Figure 4 illustrates the overall structure of the YouTube and Pinterest experiments. Each experiment contained five parts.

Part One. In the first part of the experiment (Figure  4a), we gathered details about participants’ social media use. Specifically, we asked participants whether they had an account on a list of popular social media platforms including YouTube and Pinterest, how often they visited those platforms, and how often they posted content on those platforms.

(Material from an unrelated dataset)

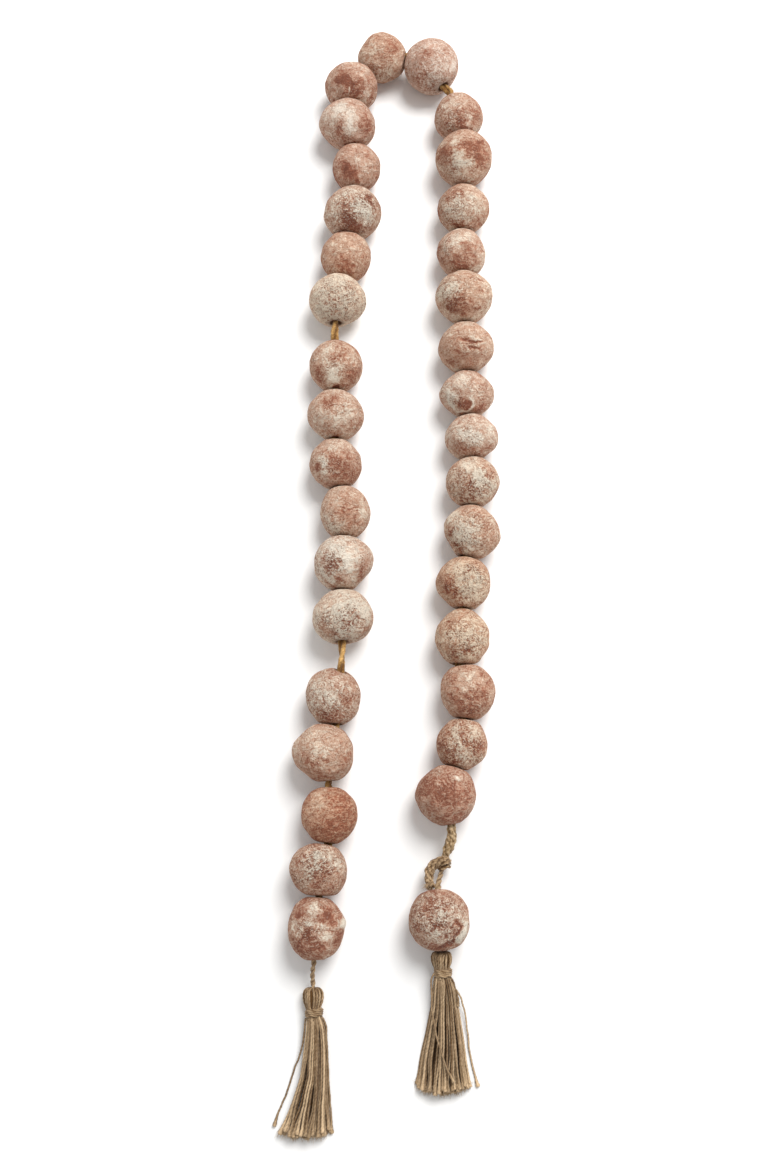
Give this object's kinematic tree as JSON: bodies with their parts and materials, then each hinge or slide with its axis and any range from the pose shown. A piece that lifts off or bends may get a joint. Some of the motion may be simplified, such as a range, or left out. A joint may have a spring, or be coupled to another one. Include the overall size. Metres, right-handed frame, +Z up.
{
  "type": "bead garland",
  "caption": "Garland of hand-rolled, white-washed clay beads on a jute cord with a jute tassel at each end, laid out in a U.",
  "frame": {"origin": "on the surface that the garland lies on, under the middle of its bounding box", "axes": "+Z up from the surface, +Y from the tassels towards the turn of the U, +X to the right seen from above"},
  "size_m": [0.1258, 0.6574, 0.0336],
  "materials": {
    "clay": "matte",
    "cord": "matte",
    "jute": "matte"
  },
  "bodies": {
    "root": {"bead_01": "clay", "bead_02": "clay", "bead_03": "clay", "bead_04": "clay", "bead_05": "clay", "bead_06": "clay", "bead_07": "clay", "bead_08": "clay", "bead_09": "clay", "bead_10": "clay", "bead_11": "clay", "bead_12": "clay", "bead_13": "clay", "bead_14": "clay", "bead_15": "clay", "bead_16": "clay", "bead_17": "clay", "bead_18": "clay", "bead_19": "clay", "bead_20": "clay", "bead_21": "clay", "bead_22": "clay", "bead_23": "clay", "bead_24": "clay", "bead_25": "clay", "bead_26": "clay", "bead_27": "clay", "bead_28": "clay", "bead_29": "clay", "bead_30": "clay", "bead_31": "clay", "bead_32": "clay", "bead_33": "clay", "bead_34": "clay", "bead_35": "clay", "stringing_cord": "cord", "knot_loop": "cord", "tie_twine": "jute", "neck_twine": "jute", "tassel_left": "jute", "tassel_right": "jute", "wrap_left": "jute", "wrap_right": "jute"}
  },
  "joints": []
}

Part Two. In the second part of the experiment, participants either watched a YouTube video or looked at a Pinterest pin (Figure  4b) which was embedded in the experiment page without its textual description. Immediately after this step, we asked participants’ opinions about the content they watched (video, pin impression) on a Likert scale (extremely negative–extremely positive; 5 point), and by means of an open-ended question (Figure  4c). Based on how accurately they described the content, the responses to this question helped us ascertain whether participants actually viewed the content. In the YouTube experiment, we also logged participants’ interactions with the embedded video player (play, pause, stop) to determine whether they watched the video.

Part Three. In the third part of the experiment (Figure  4d) we evaluated users’ perceptions of the product embedded in the video or pin as an advertising endorsement by the content creator. In this part, we presented participants with a screenshot of the description of the video or pin they had just viewed. Depending on the condition, this was—including the control—either one of the seven conditions in YouTube experiment or one of the five conditions in the Pinterest experiment. Figure 5 shows one of treatments conditions for one video and one pin from both the YouTube and Pinterest experiments.

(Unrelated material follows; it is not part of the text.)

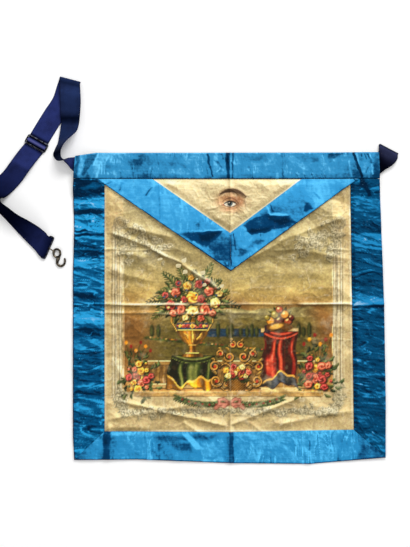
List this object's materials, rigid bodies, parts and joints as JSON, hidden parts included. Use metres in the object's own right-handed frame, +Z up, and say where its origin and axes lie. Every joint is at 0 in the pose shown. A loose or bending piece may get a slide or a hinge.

In the following page (Figure  4e), we presented participants with an image of the merchant’s website that contained the product that was linked using an affiliate URL in the video or pin’s description. We then asked participants to report their impression of the product (product impression) on a Likert scale (extremely negative–extremely positive; 5 point), and how much they thought the content creator of the video/pin favored the product (content creator favors) on a Likert scale (does not favor at all–strongly favors; 5 point). We used the latter as a measure of users’ perceptions of the underlying endorsement by content creators.

To understand whether users notice the disclosures present in the descriptions of affiliate marketing content, we then asked participants how likely they thought there was a relationship between the content creator and the organization selling the product (content creator relationship) on a Likert scale (extremely unlikely–extremely likely; 5 point). We also included an open-ended question asking participants to explain their reasoning behind their answer to the previous question.

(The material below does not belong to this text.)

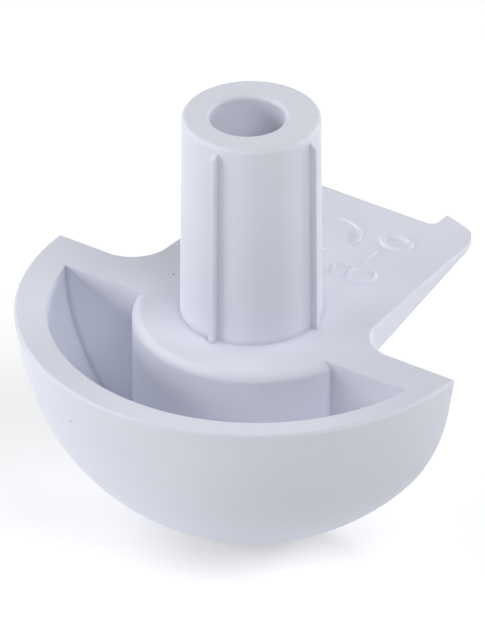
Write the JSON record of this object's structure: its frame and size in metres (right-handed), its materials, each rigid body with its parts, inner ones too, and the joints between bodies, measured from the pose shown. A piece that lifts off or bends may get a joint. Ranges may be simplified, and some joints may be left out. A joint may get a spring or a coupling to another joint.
{
  "type": "fridge shelf holder",
  "caption": "Moulded plastic shelf holder with a quarter-round body, a ribbed hollow spigot that plugs into the fridge wall, a flat shelf seat and a thin notched plate.",
  "frame": {"origin": "on the spigot's axis, in the plane of the flat face that lies against the fridge wall", "axes": "+Z along the spigot towards its tip, into the wall; +Y out along the plate, away from the quarter-round body; +X to the right"},
  "size_m": [0.0305, 0.0315, 0.0292],
  "materials": {
    "plastic": "satin, off-white with a slight blue tint"
  },
  "bodies": {
    "root": {"shelf_holder": "plastic"}
  },
  "joints": []
}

Part Four. In the fourth part of the experiment (Figure  4f), we presented the disclosure statement—which again varied depending on the treatment condition—to participants and asked them to explain what the statement meant in their own words by means of an open-ended question (explain). Using this question, we evaluated what these disclosures communicate to participants when they are presented—and are paying attention—to the disclosure statement.

Part Five. Finally, the fifth part of the experiment (Figure  4g) contained demographic questions.

Throughout the experiment(s), we referred to the product that was linked using the affiliate URL and the merchant as an item and organization selling the item to ensure that our questions appeared neutral and not leading.

4.1.2. Experiment Pilot and Deployment

We piloted the experiment(s) with 10 participants on UserBob 555http://userbob.com/, a usability testing website that employs MTurk workers for think-aloud screen-capture sessions. During the sessions, we asked participants to describe—in their own words—what the purpose of each question was, and whether they experienced any difficulty in answering them. Using this feedback, we restructured and refined the questions.

We then deployed the experiment(s) on MTurk as a Give us your opinion about this YouTube Video (or Pinterest Pin) task. We used this neutral phrase to avoid leaking any information about our motives behind the experiment. We required that participants completing the experiment be from the US, and have a MTurk approval rating of 95% or higher. Accounting for the minimum federal wage in the US ($7.25/hour), we paid participants $1.25 for completing the YouTube experiment and $0.75 for completing the Pinterest experiment since these took no longer than 10 and 5 minutes to complete respectively. We gathered all the data in March 2018. The study was approved by the Institutional Review Board of our university.

4.1.3. Participants

We recruited a total of 1,052 participants in the YouTube experiment and 753 participants in the Pinterest experiment, resulting in 30 participants in each condition for each video and pin. Of the 1,052 participants in the YouTube experiment, 14 (1.3%) skipped watching the video—as revealed by our measurements—or were not paying attention—as revealed by their open-ended responses—and were subsequently filtered out.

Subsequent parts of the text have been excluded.